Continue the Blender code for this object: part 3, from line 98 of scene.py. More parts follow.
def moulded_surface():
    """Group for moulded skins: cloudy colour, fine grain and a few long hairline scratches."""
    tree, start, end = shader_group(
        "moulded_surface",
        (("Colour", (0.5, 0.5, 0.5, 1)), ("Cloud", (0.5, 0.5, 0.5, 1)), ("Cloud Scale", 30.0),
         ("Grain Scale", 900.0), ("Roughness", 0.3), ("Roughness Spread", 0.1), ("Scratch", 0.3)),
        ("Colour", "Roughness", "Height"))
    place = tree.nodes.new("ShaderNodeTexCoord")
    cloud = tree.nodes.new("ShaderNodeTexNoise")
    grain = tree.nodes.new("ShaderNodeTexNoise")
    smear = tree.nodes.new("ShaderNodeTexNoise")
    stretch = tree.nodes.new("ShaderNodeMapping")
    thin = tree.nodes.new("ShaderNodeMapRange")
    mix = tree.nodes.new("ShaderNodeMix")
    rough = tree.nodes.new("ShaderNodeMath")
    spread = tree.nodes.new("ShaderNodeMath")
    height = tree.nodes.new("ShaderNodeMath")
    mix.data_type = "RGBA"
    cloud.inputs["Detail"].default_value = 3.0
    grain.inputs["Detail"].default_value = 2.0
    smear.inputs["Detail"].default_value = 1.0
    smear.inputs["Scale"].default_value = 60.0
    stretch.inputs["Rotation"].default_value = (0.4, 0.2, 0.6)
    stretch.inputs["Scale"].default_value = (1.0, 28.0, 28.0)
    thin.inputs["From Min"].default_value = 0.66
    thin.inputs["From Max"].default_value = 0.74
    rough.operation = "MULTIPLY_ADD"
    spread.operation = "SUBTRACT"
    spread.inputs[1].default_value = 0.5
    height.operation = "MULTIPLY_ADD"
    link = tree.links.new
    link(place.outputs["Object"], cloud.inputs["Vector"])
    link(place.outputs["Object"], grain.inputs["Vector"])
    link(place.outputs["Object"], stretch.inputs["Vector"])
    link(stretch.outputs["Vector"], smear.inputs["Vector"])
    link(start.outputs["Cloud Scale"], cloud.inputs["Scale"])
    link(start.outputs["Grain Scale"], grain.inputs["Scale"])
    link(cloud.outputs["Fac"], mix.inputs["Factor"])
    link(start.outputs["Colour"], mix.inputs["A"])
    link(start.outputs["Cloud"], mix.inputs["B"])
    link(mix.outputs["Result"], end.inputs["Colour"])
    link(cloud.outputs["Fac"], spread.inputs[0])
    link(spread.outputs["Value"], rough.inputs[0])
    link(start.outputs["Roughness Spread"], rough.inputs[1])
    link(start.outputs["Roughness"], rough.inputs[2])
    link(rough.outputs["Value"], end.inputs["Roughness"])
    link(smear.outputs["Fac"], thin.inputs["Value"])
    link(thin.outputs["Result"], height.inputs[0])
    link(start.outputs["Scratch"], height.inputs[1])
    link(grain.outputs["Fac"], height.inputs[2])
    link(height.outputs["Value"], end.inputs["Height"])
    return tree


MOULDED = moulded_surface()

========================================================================

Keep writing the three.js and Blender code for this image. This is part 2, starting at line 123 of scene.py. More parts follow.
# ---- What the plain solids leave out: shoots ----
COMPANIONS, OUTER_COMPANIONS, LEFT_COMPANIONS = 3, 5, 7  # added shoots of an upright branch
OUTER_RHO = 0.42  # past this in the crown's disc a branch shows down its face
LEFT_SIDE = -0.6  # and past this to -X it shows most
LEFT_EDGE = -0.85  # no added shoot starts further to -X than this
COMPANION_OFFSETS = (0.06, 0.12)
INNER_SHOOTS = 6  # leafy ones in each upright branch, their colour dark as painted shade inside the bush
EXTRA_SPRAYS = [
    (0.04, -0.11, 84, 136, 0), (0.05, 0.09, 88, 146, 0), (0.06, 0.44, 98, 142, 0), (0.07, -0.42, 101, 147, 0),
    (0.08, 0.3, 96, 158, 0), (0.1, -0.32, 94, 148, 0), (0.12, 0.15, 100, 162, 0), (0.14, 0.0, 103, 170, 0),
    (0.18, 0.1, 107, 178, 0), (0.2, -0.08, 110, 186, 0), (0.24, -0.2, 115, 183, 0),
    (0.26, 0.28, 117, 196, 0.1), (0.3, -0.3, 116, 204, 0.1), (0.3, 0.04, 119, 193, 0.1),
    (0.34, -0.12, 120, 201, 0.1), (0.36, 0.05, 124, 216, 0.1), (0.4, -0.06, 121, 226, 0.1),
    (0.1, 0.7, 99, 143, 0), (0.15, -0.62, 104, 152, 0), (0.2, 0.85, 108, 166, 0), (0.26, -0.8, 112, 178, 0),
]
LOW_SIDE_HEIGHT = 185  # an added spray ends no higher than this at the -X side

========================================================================

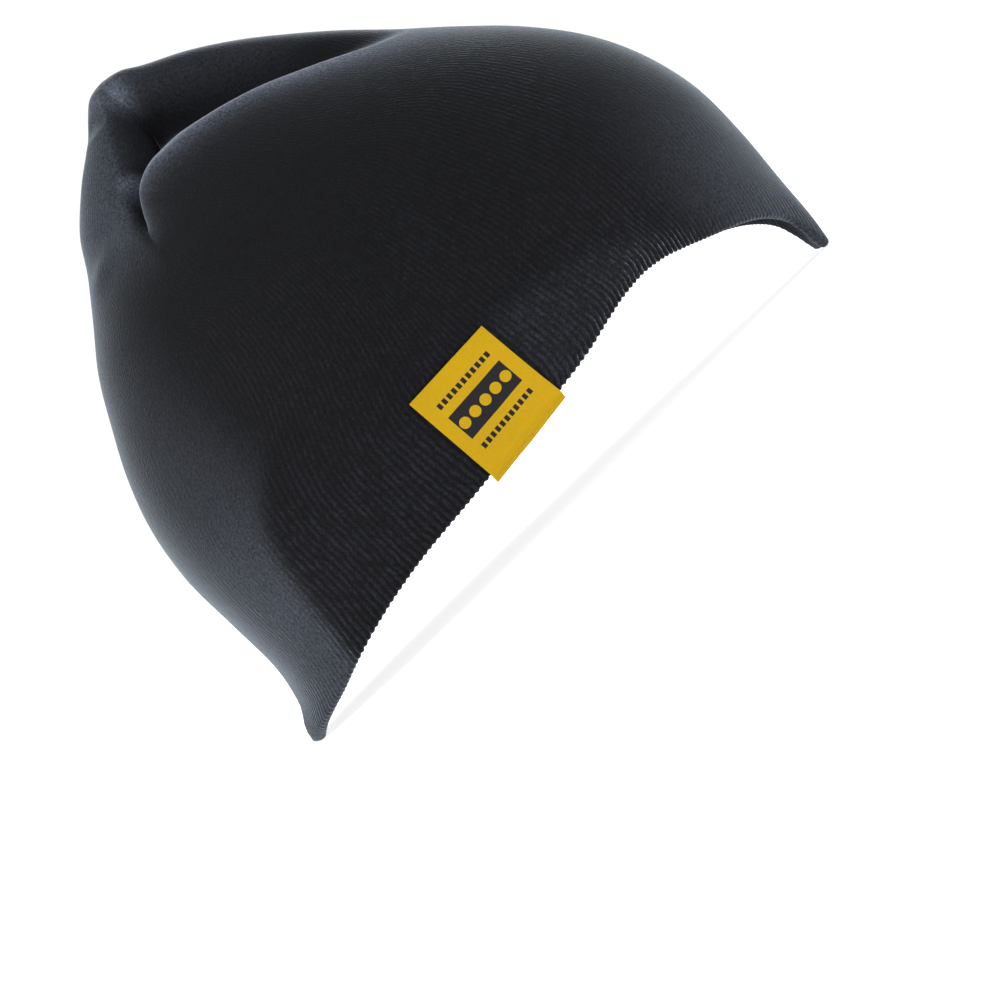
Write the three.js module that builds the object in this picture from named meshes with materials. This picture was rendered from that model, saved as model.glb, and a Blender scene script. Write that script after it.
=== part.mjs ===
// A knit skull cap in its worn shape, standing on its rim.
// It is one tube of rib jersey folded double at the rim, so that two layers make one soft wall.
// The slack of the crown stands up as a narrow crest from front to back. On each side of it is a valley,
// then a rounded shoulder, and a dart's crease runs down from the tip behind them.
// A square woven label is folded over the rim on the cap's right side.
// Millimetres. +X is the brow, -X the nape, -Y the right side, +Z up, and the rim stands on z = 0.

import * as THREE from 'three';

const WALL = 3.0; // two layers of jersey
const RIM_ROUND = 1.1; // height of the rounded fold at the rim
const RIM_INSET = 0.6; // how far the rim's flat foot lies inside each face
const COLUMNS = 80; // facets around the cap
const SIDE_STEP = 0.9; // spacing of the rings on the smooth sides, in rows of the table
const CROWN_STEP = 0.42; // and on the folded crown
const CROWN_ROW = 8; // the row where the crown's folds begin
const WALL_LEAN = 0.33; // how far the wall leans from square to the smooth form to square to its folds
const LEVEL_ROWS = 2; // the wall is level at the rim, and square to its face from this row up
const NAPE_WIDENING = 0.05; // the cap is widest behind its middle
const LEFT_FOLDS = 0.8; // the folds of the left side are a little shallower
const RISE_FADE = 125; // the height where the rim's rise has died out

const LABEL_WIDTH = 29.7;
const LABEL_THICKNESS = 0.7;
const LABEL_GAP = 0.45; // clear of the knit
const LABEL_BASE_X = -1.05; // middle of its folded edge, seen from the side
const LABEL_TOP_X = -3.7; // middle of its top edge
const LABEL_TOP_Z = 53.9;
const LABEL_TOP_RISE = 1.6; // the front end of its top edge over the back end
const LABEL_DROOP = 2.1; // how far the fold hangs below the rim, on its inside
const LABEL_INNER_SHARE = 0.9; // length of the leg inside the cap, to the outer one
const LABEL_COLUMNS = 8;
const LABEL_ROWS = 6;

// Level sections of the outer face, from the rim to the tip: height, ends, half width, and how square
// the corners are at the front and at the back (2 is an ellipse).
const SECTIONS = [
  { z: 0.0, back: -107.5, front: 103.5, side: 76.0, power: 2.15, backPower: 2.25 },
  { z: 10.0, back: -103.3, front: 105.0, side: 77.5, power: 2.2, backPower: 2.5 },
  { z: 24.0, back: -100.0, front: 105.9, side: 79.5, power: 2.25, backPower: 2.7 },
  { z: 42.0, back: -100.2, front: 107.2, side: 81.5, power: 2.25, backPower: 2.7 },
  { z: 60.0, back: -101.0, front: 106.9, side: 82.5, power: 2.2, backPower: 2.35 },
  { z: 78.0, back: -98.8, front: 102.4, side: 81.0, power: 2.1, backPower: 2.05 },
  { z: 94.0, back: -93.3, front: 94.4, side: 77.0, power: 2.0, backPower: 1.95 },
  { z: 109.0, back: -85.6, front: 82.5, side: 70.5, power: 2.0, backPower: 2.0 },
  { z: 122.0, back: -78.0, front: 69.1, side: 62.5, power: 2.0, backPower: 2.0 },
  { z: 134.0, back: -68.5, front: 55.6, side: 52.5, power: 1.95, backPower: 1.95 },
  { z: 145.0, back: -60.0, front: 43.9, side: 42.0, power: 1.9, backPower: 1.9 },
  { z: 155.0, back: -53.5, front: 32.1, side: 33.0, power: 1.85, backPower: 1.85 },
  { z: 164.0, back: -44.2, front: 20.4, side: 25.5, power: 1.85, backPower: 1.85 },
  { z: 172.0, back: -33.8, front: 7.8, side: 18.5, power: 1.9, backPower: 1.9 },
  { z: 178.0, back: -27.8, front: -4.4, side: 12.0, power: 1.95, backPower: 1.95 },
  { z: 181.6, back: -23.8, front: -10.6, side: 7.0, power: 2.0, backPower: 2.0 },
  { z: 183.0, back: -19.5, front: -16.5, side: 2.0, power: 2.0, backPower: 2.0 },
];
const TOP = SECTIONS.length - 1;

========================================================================

## WHAT THE TASK REQUIRES
The lines from the one containing "Write the three.js" to the one containing "import * as THREE from 'three';", both included, are to be extracted exactly; give no other line.

## OUTPUT BELOW
Write the three.js module that builds the object in this picture from named meshes with materials. This picture was rendered from that model, saved as model.glb, and a Blender scene script. Write that script after it.
=== part.mjs ===
// A knit skull cap in its worn shape, standing on its rim.
// It is one tube of rib jersey folded double at the rim, so that two layers make one soft wall.
// The slack of the crown stands up as a narrow crest from front to back. On each side of it is a valley,
// then a rounded shoulder, and a dart's crease runs down from the tip behind them.
// A square woven label is folded over the rim on the cap's right side.
// Millimetres. +X is the brow, -X the nape, -Y the right side, +Z up, and the rim stands on z = 0.

import * as THREE from 'three';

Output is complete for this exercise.